» **TASK BRIEF**:
Exactly the lines from the start of the data through the line containing "return door" should be output, with both ends kept and nothing added.

» **MATERIAL PROVIDED**:
+-------+

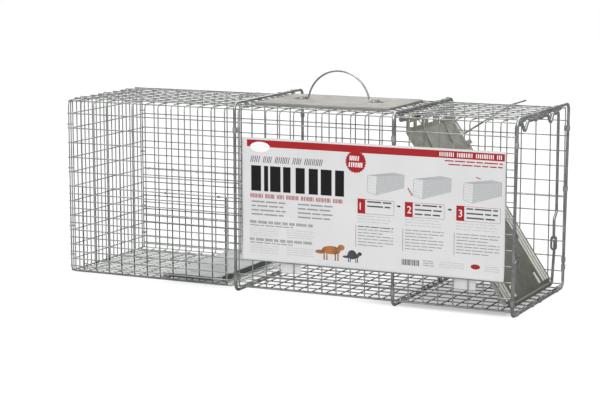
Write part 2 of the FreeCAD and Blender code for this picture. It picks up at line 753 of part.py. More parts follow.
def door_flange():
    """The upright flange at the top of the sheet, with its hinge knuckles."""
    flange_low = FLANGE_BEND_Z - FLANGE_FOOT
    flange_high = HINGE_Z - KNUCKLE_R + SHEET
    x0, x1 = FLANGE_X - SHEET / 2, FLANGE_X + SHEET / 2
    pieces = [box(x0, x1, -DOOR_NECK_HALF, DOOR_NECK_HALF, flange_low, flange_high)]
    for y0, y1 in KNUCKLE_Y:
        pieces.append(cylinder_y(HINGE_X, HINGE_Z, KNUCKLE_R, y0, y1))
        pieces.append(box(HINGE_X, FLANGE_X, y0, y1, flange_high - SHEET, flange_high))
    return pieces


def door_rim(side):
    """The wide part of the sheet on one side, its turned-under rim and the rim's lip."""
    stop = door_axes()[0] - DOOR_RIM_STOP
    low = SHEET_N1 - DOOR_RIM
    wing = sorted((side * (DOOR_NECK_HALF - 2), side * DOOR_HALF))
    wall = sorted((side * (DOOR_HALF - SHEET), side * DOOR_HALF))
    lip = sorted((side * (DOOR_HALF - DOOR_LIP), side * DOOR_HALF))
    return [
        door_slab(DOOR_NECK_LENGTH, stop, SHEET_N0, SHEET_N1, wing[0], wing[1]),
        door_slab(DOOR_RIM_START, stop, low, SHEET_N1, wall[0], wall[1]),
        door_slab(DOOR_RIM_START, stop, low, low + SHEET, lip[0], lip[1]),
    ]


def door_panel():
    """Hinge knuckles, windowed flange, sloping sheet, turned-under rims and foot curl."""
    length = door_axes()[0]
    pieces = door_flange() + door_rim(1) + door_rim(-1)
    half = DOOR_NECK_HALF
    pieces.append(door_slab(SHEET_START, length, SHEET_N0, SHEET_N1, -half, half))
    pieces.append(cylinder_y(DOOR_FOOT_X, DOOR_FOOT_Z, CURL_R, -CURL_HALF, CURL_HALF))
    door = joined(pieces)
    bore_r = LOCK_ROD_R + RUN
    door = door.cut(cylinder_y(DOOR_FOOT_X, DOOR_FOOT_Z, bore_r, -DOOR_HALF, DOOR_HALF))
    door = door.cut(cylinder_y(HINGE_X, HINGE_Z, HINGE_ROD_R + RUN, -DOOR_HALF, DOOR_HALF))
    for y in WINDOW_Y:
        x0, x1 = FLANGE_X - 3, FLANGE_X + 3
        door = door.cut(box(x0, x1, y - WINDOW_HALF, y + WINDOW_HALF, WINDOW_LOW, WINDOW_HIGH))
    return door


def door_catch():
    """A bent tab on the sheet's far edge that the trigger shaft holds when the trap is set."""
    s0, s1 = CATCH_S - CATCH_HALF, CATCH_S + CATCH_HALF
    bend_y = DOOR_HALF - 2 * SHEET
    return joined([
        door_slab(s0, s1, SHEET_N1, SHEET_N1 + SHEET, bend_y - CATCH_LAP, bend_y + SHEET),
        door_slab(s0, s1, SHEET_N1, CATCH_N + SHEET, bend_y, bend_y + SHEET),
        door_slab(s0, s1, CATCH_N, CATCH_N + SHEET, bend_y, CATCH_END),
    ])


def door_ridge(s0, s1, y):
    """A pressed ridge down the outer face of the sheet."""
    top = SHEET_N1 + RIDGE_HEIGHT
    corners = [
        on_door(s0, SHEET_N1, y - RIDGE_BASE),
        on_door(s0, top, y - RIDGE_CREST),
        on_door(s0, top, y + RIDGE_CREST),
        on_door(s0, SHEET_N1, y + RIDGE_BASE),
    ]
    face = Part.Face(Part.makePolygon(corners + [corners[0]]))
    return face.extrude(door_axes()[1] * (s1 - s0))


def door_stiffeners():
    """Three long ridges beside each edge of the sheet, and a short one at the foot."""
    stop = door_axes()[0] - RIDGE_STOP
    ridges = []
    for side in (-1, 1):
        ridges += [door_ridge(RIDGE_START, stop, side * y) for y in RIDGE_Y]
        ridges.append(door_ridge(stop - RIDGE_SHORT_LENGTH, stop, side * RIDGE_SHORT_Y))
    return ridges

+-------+

» **FULL OUTPUT**:
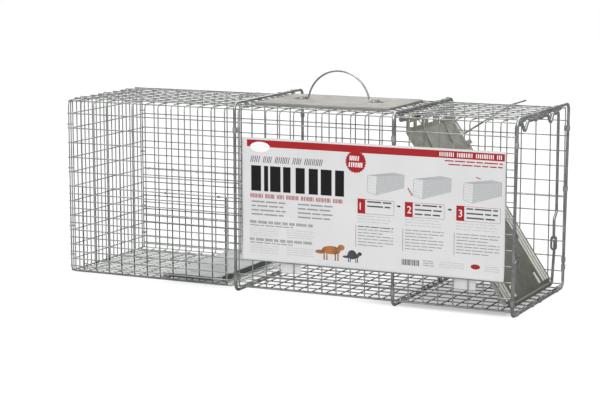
Write part 2 of the FreeCAD and Blender code for this picture. It picks up at line 753 of part.py. More parts follow.
def door_flange():
    """The upright flange at the top of the sheet, with its hinge knuckles."""
    flange_low = FLANGE_BEND_Z - FLANGE_FOOT
    flange_high = HINGE_Z - KNUCKLE_R + SHEET
    x0, x1 = FLANGE_X - SHEET / 2, FLANGE_X + SHEET / 2
    pieces = [box(x0, x1, -DOOR_NECK_HALF, DOOR_NECK_HALF, flange_low, flange_high)]
    for y0, y1 in KNUCKLE_Y:
        pieces.append(cylinder_y(HINGE_X, HINGE_Z, KNUCKLE_R, y0, y1))
        pieces.append(box(HINGE_X, FLANGE_X, y0, y1, flange_high - SHEET, flange_high))
    return pieces


def door_rim(side):
    """The wide part of the sheet on one side, its turned-under rim and the rim's lip."""
    stop = door_axes()[0] - DOOR_RIM_STOP
    low = SHEET_N1 - DOOR_RIM
    wing = sorted((side * (DOOR_NECK_HALF - 2), side * DOOR_HALF))
    wall = sorted((side * (DOOR_HALF - SHEET), side * DOOR_HALF))
    lip = sorted((side * (DOOR_HALF - DOOR_LIP), side * DOOR_HALF))
    return [
        door_slab(DOOR_NECK_LENGTH, stop, SHEET_N0, SHEET_N1, wing[0], wing[1]),
        door_slab(DOOR_RIM_START, stop, low, SHEET_N1, wall[0], wall[1]),
        door_slab(DOOR_RIM_START, stop, low, low + SHEET, lip[0], lip[1]),
    ]


def door_panel():
    """Hinge knuckles, windowed flange, sloping sheet, turned-under rims and foot curl."""
    length = door_axes()[0]
    pieces = door_flange() + door_rim(1) + door_rim(-1)
    half = DOOR_NECK_HALF
    pieces.append(door_slab(SHEET_START, length, SHEET_N0, SHEET_N1, -half, half))
    pieces.append(cylinder_y(DOOR_FOOT_X, DOOR_FOOT_Z, CURL_R, -CURL_HALF, CURL_HALF))
    door = joined(pieces)
    bore_r = LOCK_ROD_R + RUN
    door = door.cut(cylinder_y(DOOR_FOOT_X, DOOR_FOOT_Z, bore_r, -DOOR_HALF, DOOR_HALF))
    door = door.cut(cylinder_y(HINGE_X, HINGE_Z, HINGE_ROD_R + RUN, -DOOR_HALF, DOOR_HALF))
    for y in WINDOW_Y:
        x0, x1 = FLANGE_X - 3, FLANGE_X + 3
        door = door.cut(box(x0, x1, y - WINDOW_HALF, y + WINDOW_HALF, WINDOW_LOW, WINDOW_HIGH))
    return door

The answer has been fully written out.